I’ve been pretty fortunate to have had lovers to whom orgasm came relatively easily. While I’d like to believe that it’s due to my own skill and attentive nature, the fact is that for reasons not completely understood, a large number of women do not have orgasms during intercourse, and many can barely orgasm from masturbation. Back in the 70s and 80s, barely a month passed without the women’s magazines promoting G-spot stimulation in order to facilitate sexual satisfaction. Men were encouraged to poke around with their fingers to find the Grafenberg spot, a small area that was presumed to carry a bundle of nerve endings and located about two or three inches in on the upper wall of the vagina. Personally, I’ve had a great time over the years exploring the area, and I hope that my partners have enjoyed my explorations.
That’s why I was surprised to see this article in the UK Times Online news:
A sexual quest that has for years baffled millions of women — and men — may have been in vain.

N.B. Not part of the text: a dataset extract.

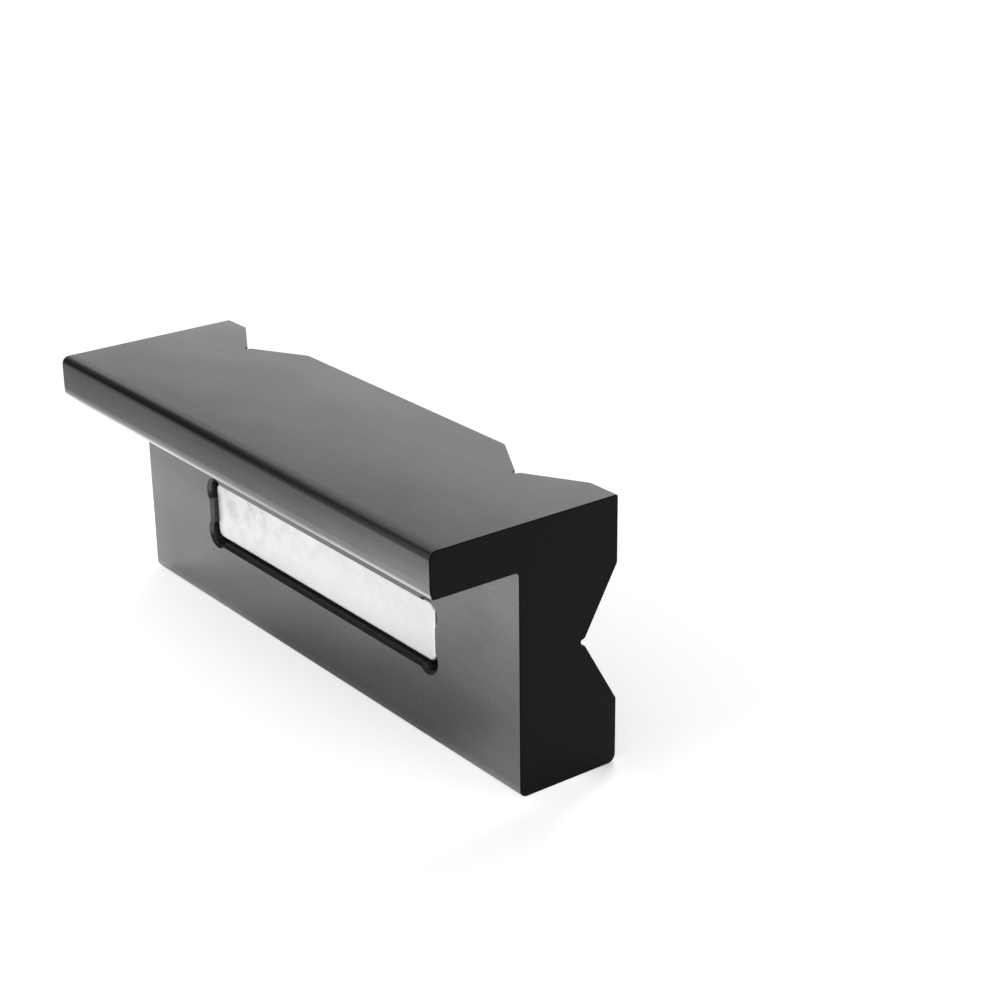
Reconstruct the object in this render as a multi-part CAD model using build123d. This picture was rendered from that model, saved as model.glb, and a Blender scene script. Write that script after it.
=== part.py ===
from build123d import *

import math
import os

# Slip-on vise jaw. A black anodised aluminium bar hooks over a vise's own jaw by its top
# flange and is held there by a bar magnet in its back. V-grooves in the gripping face
# hold round stock lengthwise and upright.
# +X runs along the jaw, +Y out of its gripping face and +Z up. The origin is in the middle
# of the whole outline, on the plane that the jaw stands on. Sizes are in millimetres.

# Bar
JAW_LENGTH = 100.0
JAW_HEIGHT = 40.5
BODY_DEPTH = 16.9
FLANGE_OVERHANG = 14.3
FLANGE_THICKNESS = 6.8

# Rounded edges along the bar
TOP_FRONT_RADIUS = 0.4
BOTTOM_FRONT_RADIUS = 1.3
BOTTOM_BACK_RADIUS = 1.2
FLANGE_TOP_RADIUS = 1.2
FLANGE_LOWER_RADIUS = 0.5
STEP_RADIUS = 0.5
END_EDGE_BREAK = 0.15

# The flange's outer face leans in at its lower edge, over this height above the underside
FLANGE_LEAN_HEIGHT = 1.25
FLANGE_LEAN_ANGLE = 15.0
FLANGE_LEAN_RADIUS = 4.0

# V-grooves in the gripping face
GROOVE_ANGLE = 120.0
LONG_GROOVE_MOUTH = 21.0
LONG_GROOVE_LEVEL = 20.35
CROSS_GROOVE_MOUTH = 20.0
CROSS_GROOVE_END_LAND = 5.0

# Relief slot along the root of each groove
RELIEF_MOUTH = 1.25
RELIEF_FLOOR = 0.7
RELIEF_DEPTH = 0.7

# Bar magnet
MAGNET_LENGTH = 59.4
MAGNET_HEIGHT = 9.4
MAGNET_THICKNESS = 5.0
MAGNET_CORNER_RADIUS = 1.4
MAGNET_EDGE_RADIUS = 0.4

# Magnet's pocket in the back face
POCKET_LEVEL = 16.6
POCKET_EDGE_BREAK = 0.5
MAGNET_RECESS = 1.05
MAGNET_END_CLEARANCE = 0.5
MAGNET_SIDE_CLEARANCE = 0.2
POCKET_CUTTER_RADIUS = 2.0

# The corners are opened out by the cutter, set in from both sides by this share of its
# radius, so that its round passes through the pocket's square corner.
CORNER_INSET_SHARE = 0.7

# Share of the clearances by which the magnet lies off centre, towards -X and +Z
MAGNET_SLIP_SHARE = 0.9

# How far a cutter starts outside the metal
CUTTER_RUN_OUT = 1.0

# Planes of the bar
FRONT_Y = (FLANGE_OVERHANG + BODY_DEPTH) / 2
BACK_Y = FRONT_Y - BODY_DEPTH
FLANGE_Y = BACK_Y - FLANGE_OVERHANG
FLANGE_UNDERSIDE_Z = JAW_HEIGHT - FLANGE_THICKNESS
FLANGE_LEAN_REACH = FLANGE_LEAN_HEIGHT * math.tan(math.radians(FLANGE_LEAN_ANGLE))
GROOVE_SLOPE = math.tan(math.radians(90 - GROOVE_ANGLE / 2))


def bar_section():
    """Section of the bar, an upside-down L with rounded corners."""
    corners = [
        (BACK_Y, 0),
        (FRONT_Y, 0),
        (FRONT_Y, JAW_HEIGHT),
        (FLANGE_Y, JAW_HEIGHT),
        (FLANGE_Y, FLANGE_UNDERSIDE_Z + FLANGE_LEAN_HEIGHT),
        (FLANGE_Y + FLANGE_LEAN_REACH, FLANGE_UNDERSIDE_Z),
        (BACK_Y, FLANGE_UNDERSIDE_Z),
    ]
    radii = [
        BOTTOM_BACK_RADIUS,
        BOTTOM_FRONT_RADIUS,
        TOP_FRONT_RADIUS,
        FLANGE_TOP_RADIUS,
        FLANGE_LEAN_RADIUS,
        FLANGE_LOWER_RADIUS,
        STEP_RADIUS,
    ]
    with BuildSketch(Plane.YZ) as section:
        with BuildLine():
            FilletPolyline(*corners, radius=radii, close=True)
        make_face()
    return section.sketch


def groove_section(plane, mouth):
    """Section of a V-groove, its mouth centred on the plane's origin, cut towards local +y."""
    half_mouth = mouth / 2
    wall_depth = (half_mouth - RELIEF_MOUTH / 2) * GROOVE_SLOPE
    root_depth = wall_depth + RELIEF_DEPTH
    half_outline = [
        (half_mouth, -CUTTER_RUN_OUT),
        (half_mouth, 0),
        (RELIEF_MOUTH / 2, wall_depth),
        (RELIEF_FLOOR / 2, root_depth),
    ]
    mirrored = [(-across, depth) for across, depth in reversed(half_outline)]
    with BuildSketch(plane) as section:
        with BuildLine():
            Polyline(*half_outline, *mirrored, close=True)
        make_face()
    return section.sketch


def long_groove():
    """Metal taken out by the groove along the whole jaw."""
    plane = Plane(origin=(0, FRONT_Y, LONG_GROOVE_LEVEL), x_dir=(0, 0, 1), z_dir=(1, 0, 0))
    reach = JAW_LENGTH / 2 + CUTTER_RUN_OUT
    return extrude(groove_section(plane, LONG_GROOVE_MOUTH), amount=reach, both=True)


def cross_groove(middle_x):
    """Metal taken out by one upright groove, over the whole height of the jaw."""
    plane = Plane(origin=(middle_x, FRONT_Y, JAW_HEIGHT / 2), x_dir=(1, 0, 0), z_dir=(0, 0, -1))
    reach = JAW_HEIGHT / 2 + CUTTER_RUN_OUT
    return extrude(groove_section(plane, CROSS_GROOVE_MOUTH), amount=reach, both=True)


def pocket_floor(middle_x, middle_z):
    """Plane of the pocket's floor, which faces out of the back of the jaw."""
    floor_y = BACK_Y + MAGNET_RECESS + MAGNET_THICKNESS
    return Plane(origin=(middle_x, floor_y, middle_z), x_dir=(1, 0, 0), z_dir=(0, -1, 0))


def magnet_pocket():
    """Metal taken out for the magnet, with the corners opened out by the cutter."""
    length = MAGNET_LENGTH + 2 * MAGNET_END_CLEARANCE
    height = MAGNET_HEIGHT + 2 * MAGNET_SIDE_CLEARANCE
    corner_inset = POCKET_CUTTER_RADIUS * CORNER_INSET_SHARE
    with BuildSketch(pocket_floor(0, POCKET_LEVEL)) as outline:
        Rectangle(length, height)
        with GridLocations(length - 2 * corner_inset, height - 2 * corner_inset, 2, 2):
            Circle(POCKET_CUTTER_RADIUS)
    return extrude(outline.sketch, amount=MAGNET_THICKNESS + MAGNET_RECESS + CUTTER_RUN_OUT)


def blank_with_pocket():
    """The bar with its end edges broken, and the pocket with its mouth broken."""
    bar = extrude(bar_section(), amount=JAW_LENGTH / 2, both=True)
    end_faces = bar.faces().filter_by(Axis.X)
    bar = chamfer(end_faces.edges(), END_EDGE_BREAK)
    bar -= magnet_pocket()
    faces_with_a_hole = bar.faces().filter_by(lambda face: len(face.inner_wires()) > 0)
    pocket_mouth = faces_with_a_hole[0].inner_wires()[0]
    return chamfer(pocket_mouth.edges(), POCKET_EDGE_BREAK)


def jaw_body():
    """The blank with its gripping face cut, one groove lengthwise and two upright."""
    cross_groove_x = JAW_LENGTH / 2 - CROSS_GROOVE_END_LAND - CROSS_GROOVE_MOUTH / 2
    body = blank_with_pocket() - long_groove()
    for side in (-1, 1):
        body -= cross_groove(side * cross_groove_x)
    return body


def magnet_bar():
    """The nickel-plated magnet, face to face with the pocket's floor and off centre in it."""
    middle_x = -MAGNET_END_CLEARANCE * MAGNET_SLIP_SHARE
    middle_z = POCKET_LEVEL + MAGNET_SIDE_CLEARANCE * MAGNET_SLIP_SHARE
    with BuildSketch(pocket_floor(middle_x, middle_z)) as outline:
        RectangleRounded(MAGNET_LENGTH, MAGNET_HEIGHT, MAGNET_CORNER_RADIUS)
    bar = extrude(outline.sketch, amount=MAGNET_THICKNESS)
    broad_faces = bar.faces().filter_by(Axis.Y)
    return fillet(broad_faces.edges(), MAGNET_EDGE_RADIUS)


os.makedirs("parts", exist_ok=True)
export_step(jaw_body(), "parts/jaw_body.step")
export_step(magnet_bar(), "parts/magnet_bar.step")
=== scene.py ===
import bpy
from mathutils import Matrix, Vector

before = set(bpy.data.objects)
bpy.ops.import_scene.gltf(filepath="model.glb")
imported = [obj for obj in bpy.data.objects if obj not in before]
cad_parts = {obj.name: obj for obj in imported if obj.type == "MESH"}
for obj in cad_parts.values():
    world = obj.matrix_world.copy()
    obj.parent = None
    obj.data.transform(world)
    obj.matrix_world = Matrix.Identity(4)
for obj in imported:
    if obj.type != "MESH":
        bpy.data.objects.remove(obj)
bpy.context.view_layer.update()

# Jaw body: one aluminium bar, dyed black by anodising. Its broad faces are drawn smooth
# along the length, and its ends, grooves and pocket are left as the cutter made them.
# It stands on its own foot.
jaw_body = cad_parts["jaw_body"]
ANODISE_IOR = 1.77


def feed(tree, socket, source):
    """Link the socket to another node's output, or set it to a plain value."""
    if isinstance(source, bpy.types.NodeSocket):
        tree.links.new(source, socket)
    else:
        socket.default_value = source


def maths(tree, operation, first, second=0.0):
    node = tree.nodes.new("ShaderNodeMath")
    node.operation = operation
    feed(tree, node.inputs[0], first)
    feed(tree, node.inputs[1], second)
    return node.outputs[0]


def added(tree, first, second):
    return maths(tree, "ADD", first, second)


def less(tree, first, second):
    return maths(tree, "SUBTRACT", first, second)


def both(tree, first, second):
    return maths(tree, "MULTIPLY", first, second)


def rest_of(tree, share):
    """What a share leaves of 1."""
    return less(tree, 1.0, share)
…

A study by British scientists has found that the mysterious G-spot, the sexual pleasure zone said to be possessed by some women but denied to others, may not exist at all.
First of all, the G-spot has been somewhat controversial, both as to the location, and to agreement of it’s actual existence. This was probably the largest single study on it since it was “discovered” in the 1950s.

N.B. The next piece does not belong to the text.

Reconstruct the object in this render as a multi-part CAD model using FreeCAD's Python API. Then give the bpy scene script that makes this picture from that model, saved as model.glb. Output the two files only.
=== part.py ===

In the research, 1,804 British women aged 23-83 answered questionnaires. All were pairs of identical or non-identical twins. Identical twins share all their genes, while non-identical pairs share 50% of theirs. If one identical twin reported having a G-spot, this would make it far more likely that her sister would give the same answer. But no such pattern emerged, suggesting the G-spot is a matter of the woman’s subjective opinion.
While 56% of women overall claimed to have a G-spot, they tended to be younger and more sexually active. Identical twins were no more likely to share the characteristic than non-identical twins.
This point seems to give credence to those who have claimed that the G-spot was more of a mental state, than a physical entity.
The quest for the G-spot will not be abandoned. The Journal of Sexual Medicine, which is publishing Burri’s and Spector’s work this week, is planning a debate, with publication of research from the pro and anti G-spot camps.
I continue to offer my services toward this worthy study…
Meanwhile, David Matlock, a Beverly Hills cosmetic surgeon, is credited with creating an artificial version of the G-spot. In some cases this has resulted in an over-sensitive zone which induces orgasms when, for example, women drive over bumps in the road.
And this last paragraph mentions something about which I had no idea. An artificial G-spot? Really?